#### PROMPT
Tell how many lines contain the word "joints". Reply with the number only.

### PROVIDED DATA

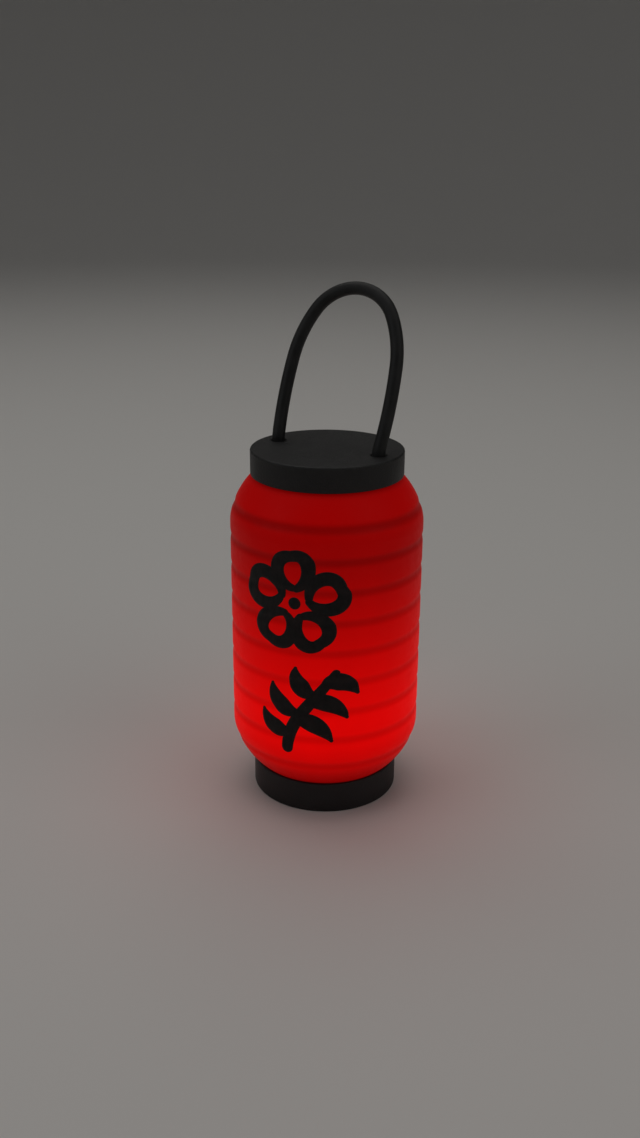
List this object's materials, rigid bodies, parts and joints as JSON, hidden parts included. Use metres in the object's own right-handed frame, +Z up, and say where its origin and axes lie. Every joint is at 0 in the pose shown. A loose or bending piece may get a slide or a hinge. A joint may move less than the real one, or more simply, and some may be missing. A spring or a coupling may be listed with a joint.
{
  "type": "floating pool light",
  "caption": "Lantern-shaped floating light: ribbed glowing red shade between a black base and cap, cord handle, coin cell door and push button underneath.",
  "frame": {"origin": "centre of the base's underside, on the surface that it stands on", "axes": "+Z up along the shade's axis; the painted side of the shade faces -Y"},
  "size_m": [0.075, 0.0752, 0.2015],
  "materials": {
    "shade_red": "translucent milky red, satin, lit from inside",
    "base_black": "matte black moulded plastic",
    "cap_black": "matte black moulded plastic",
    "door_black": "matte black moulded plastic",
    "cord_rubber": "matte black rubber cord",
    "button_rubber": "satin dark silicone",
    "seal_rubber": "satin black nitrile",
    "print_ink": "opaque black ink film, matte",
    "diffuser_milky": "milky white, lit red from inside",
    "board_green": "solder-masked fibreglass",
    "led_package": "moulded lamp package, lit red",
    "chip_black": "moulded epoxy",
    "resistor_black": "glazed thick-film chip",
    "switch_plastic": "moulded switch case",
    "plunger_red": "moulded switch plunger",
    "holder_cream": "moulded insulating sleeve",
    "cell_steel": "nickel-plated steel can",
    "contact_brass": "plated spring brass",
    "screw_steel": "zinc-plated steel",
    "liner_white": "moulded white plastic",
    "stop_aluminium": "crimped aluminium sleeve"
  },
  "bodies": {
    "base": {"base_housing": "base_black", "led_board": "board_green", "board_screws": "screw_steel", "leds": "led_package", "driver_chip": "chip_black", "resistors": "resistor_black", "switch_body": "switch_plastic", "light_diffuser": "diffuser_milky", "battery_holder": "holder_cream", "top_contact": "contact_brass", "battery_lower": "cell_steel", "battery_upper": "cell_steel"},
    "door_seal": {"door_gasket": "seal_rubber"},
    "door": {"battery_door": "door_black", "door_contact": "contact_brass"},
    "button": {"power_button": "button_rubber", "switch_plunger": "plunger_red"},
    "shade_seal": {"base_gasket": "seal_rubber"},
    "shade": {"shade": "shade_red", "blossom_print": "print_ink", "sprig_print": "print_ink"},
    "cap_seal": {"cap_gasket": "seal_rubber"},
    "cap": {"top_cap": "cap_black", "cap_liner": "liner_white", "liner_screws": "screw_steel", "cord_ends": "cord_rubber", "cord_stops": "stop_aluminium"},
    "handle": {"handle": "cord_rubber"}
  },
  "joints": [
    {"name": "door_drop", "type": "slide", "parent": "base", "child": "door_seal", "axis": [0, 0, -1], "range_m": [0, 0.003]},
    {"name": "door_turn", "type": "hinge", "parent": "door_seal", "child": "door", "pos_m": [0, 0, 0.002], "axis": [0, 0, -1], "range_deg": [0, 720]},
    {"name": "button_press", "type": "slide", "parent": "base", "child": "button", "axis": [0, 0, 1], "range_m": [0, 0.0008], "stiffness_N_per_m": 500, "springref_m": -0.001},
    {"name": "shade_turn", "type": "hinge", "parent": "base", "child": "shade_seal", "pos_m": [0, 0, 0.016], "axis": [0, 0, 1], "continuous": true},
    {"name": "shade_lift", "type": "slide", "parent": "shade_seal", "child": "shade", "axis": [0, 0, 1], "range_m": [0, 0.03]},
    {"name": "cap_lift", "type": "slide", "parent": "shade", "child": "cap_seal", "axis": [0, 0, 1], "range_m": [0, 0.04]},
    {"name": "cap_turn", "type": "hinge", "parent": "cap_seal", "child": "cap", "pos_m": [0, 0, 0.1385], "axis": [0, 0, 1], "continuous": true},
    {"name": "handle_swing", "type": "hinge", "parent": "cap", "child": "handle", "pos_m": [0, 0, 0.1436], "axis": [0.9659, -0.2588, 0], "range_deg": [-36, 80], "stiffness_Nm_per_rad": 0.05}
  ],
  "couplings": [
    {"joint": "door_turn", "follows": "door_drop", "rad_per_m": 4188.8}
  ]
}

######

#### SOLUTION FOR THIS TASK
2